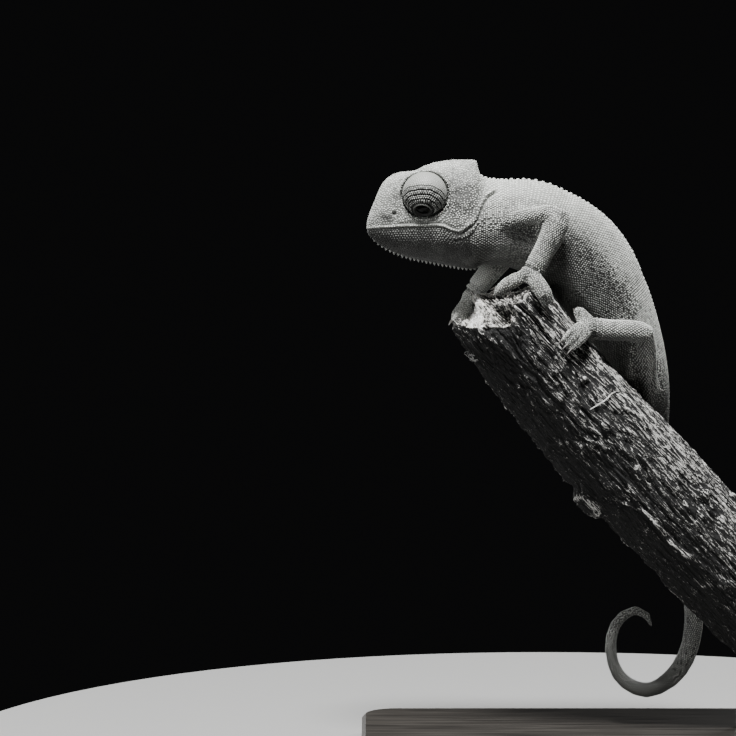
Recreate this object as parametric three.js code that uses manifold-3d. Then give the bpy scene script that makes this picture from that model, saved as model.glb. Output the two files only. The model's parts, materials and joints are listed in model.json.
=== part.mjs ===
// A young veiled chameleon gripping a broken branch, held by a plain display stand.
// Millimetres, +Z up. The animal faces -X and its left side faces -Y.
// The body is swept through stations, parted into named lengths and fitted with a small gap.
import * as THREE from 'three';
import { mergeVertices } from 'three/addons/utils/BufferGeometryUtils.js';
import Module from 'manifold-3d';

const wasm = await Module();
wasm.setup();

// ---- Driving dimensions ----
const GAP = 0.25; // clearance between touching pieces
const BASE = { length: 67, depth: 42, thick: 3.4, corner: 5, bevel: 0.6 };
const ROD = { x: 25.5, y: 3.6, radius: 2 };
const SAW_CUT_X = 31; // the perch is sawn off here
const EYE = { x: -24.1, y: 1.95, z: 84.4, radius: 3.4, wall: 0.5 };
const PUPIL = { radius: 1.32, out: 2.05, aim: [-0.12, 0.64, -0.76] };
const CLAW = { length: 0.95, radius: 0.33 };
const TOE = { root: 1.12, tip: 0.74 };
const SAW_SLACK = 60; // how far cutting blocks reach past what they cut

// Perch: axis stations [x, y, z, radius] from the broken end down to the sawn end
const PERCH = [
  [-16.2, -4.0, 71.8, 7.3],
  [-4.6, -1.7, 56.4, 8.0],
  [8.0, 0.5, 42.6, 8.55],
  [24.0, 3.2, 25.8, 8.3],
  [38.0, 5.6, 11.0, 8.0],
];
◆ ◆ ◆
**What to do**
Beginning at the top of the data, please return every line until and including the line containing "const SAW_SLACK = 60;", copied exactly, and nothing past it.

**Result**
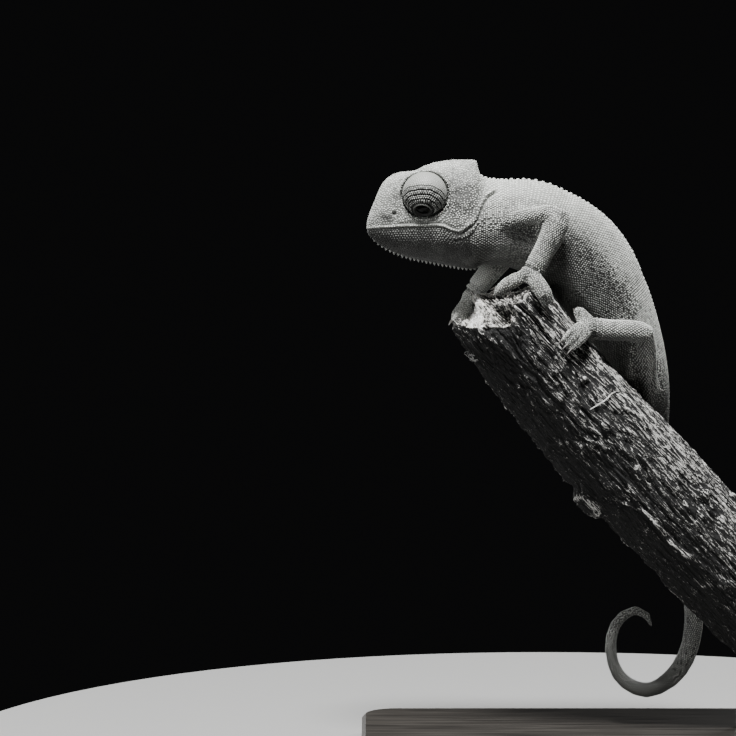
Recreate this object as parametric three.js code that uses manifold-3d. Then give the bpy scene script that makes this picture from that model, saved as model.glb. Output the two files only. The model's parts, materials and joints are listed in model.json.
=== part.mjs ===
// A young veiled chameleon gripping a broken branch, held by a plain display stand.
// Millimetres, +Z up. The animal faces -X and its left side faces -Y.
// The body is swept through stations, parted into named lengths and fitted with a small gap.
import * as THREE from 'three';
import { mergeVertices } from 'three/addons/utils/BufferGeometryUtils.js';
import Module from 'manifold-3d';

const wasm = await Module();
wasm.setup();

// ---- Driving dimensions ----
const GAP = 0.25; // clearance between touching pieces
const BASE = { length: 67, depth: 42, thick: 3.4, corner: 5, bevel: 0.6 };
const ROD = { x: 25.5, y: 3.6, radius: 2 };
const SAW_CUT_X = 31; // the perch is sawn off here
const EYE = { x: -24.1, y: 1.95, z: 84.4, radius: 3.4, wall: 0.5 };
const PUPIL = { radius: 1.32, out: 2.05, aim: [-0.12, 0.64, -0.76] };
const CLAW = { length: 0.95, radius: 0.33 };
const TOE = { root: 1.12, tip: 0.74 };
const SAW_SLACK = 60; // how far cutting blocks reach past what they cut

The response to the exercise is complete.